I think telling someone not to post criticism without having done X, Y or Z seems bad, but I think asking someone for a title change to make clear that this is a set of concerns one person has come up with rather than e.g. news of an evaluation change from GiveWell is reasonable, and that's what I read the request as.

Specifically about asking organisations ahead of posting criticism, I think this is a good thing to do, but absolutely shouldn't be required before posting. In this case, I expect asking someone before posting would have led to a much higher quality post, as the responses from Charles and Linch would almost certainly have come up, and there would have been a chance to discuss them.

I literally have nothing to do with AMF, I just think the title is bad and not representative of the post.

I didn't mean to imply you did, though I see how "human organizations wanting to dictate the terms on which they can be criticized" might sound that way.

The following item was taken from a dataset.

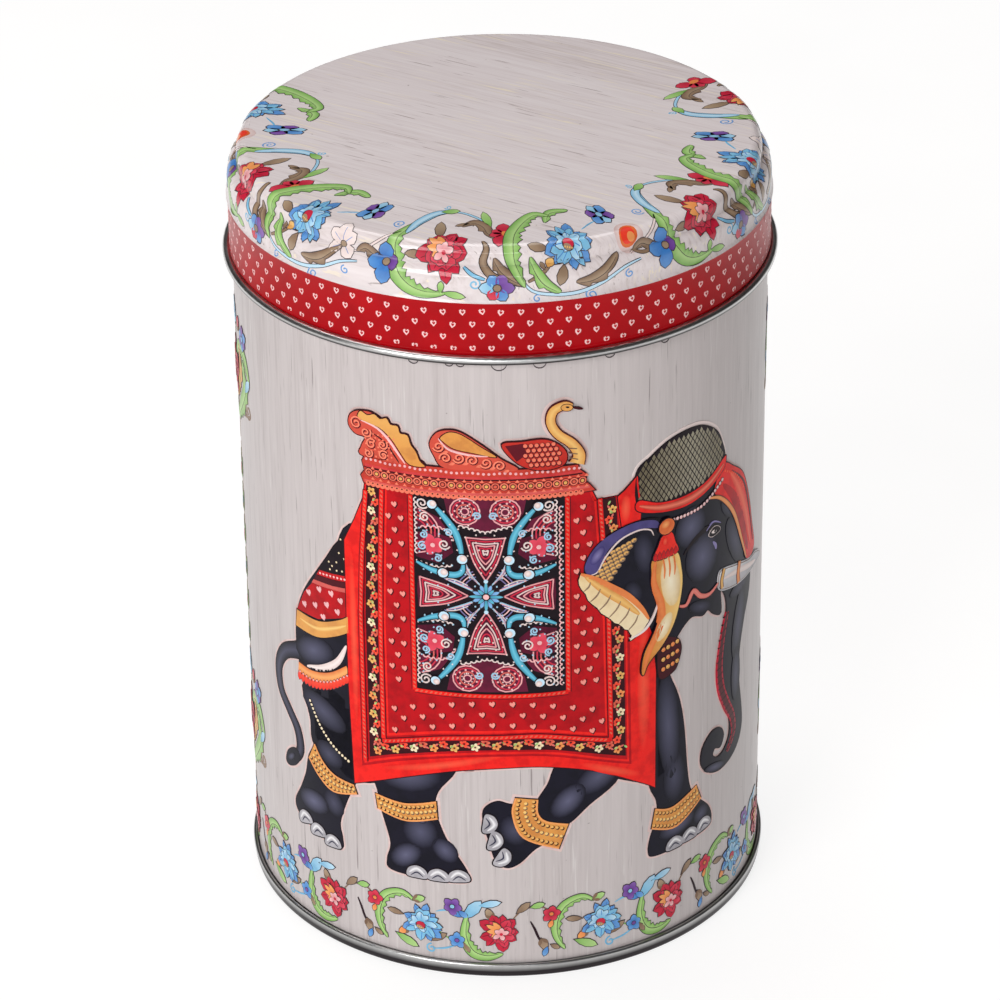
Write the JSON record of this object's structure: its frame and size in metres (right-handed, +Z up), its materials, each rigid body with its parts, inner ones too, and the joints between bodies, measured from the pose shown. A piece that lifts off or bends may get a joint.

My sense that it's bad if posts on the Forum that are critical of AMF get met with this kind of argument doesn't hinge on whether the person making the argument is involved with AMF or not.

There's a really interesting meta-point here where it looks like the Europeans broadly agreed that requesting a title change was reasonable (was at +30 karma when I went to sleep) and the West coast EAs disagreed (back down to the original +2 when I woke up).

I disagree on the broader point. I think people, and especially EA, should be grateful for well-considered technical criticism, and  we should be especially wary of adding too many roadblocks for criticism.

Minor point:

I really think you ought to consider renaming this post given you've not even emailed GiveWell yet?

Shouldn't the natural organization to give a heads-up for feedback of this sort be the Against Malaria Foundation, and not GiveWell?

This mostly seemed to be a criticism of how GiveWell communicates about AMF rather than of AMF itself, given the author hasn't even visited AMF's website yet, but either would make sense.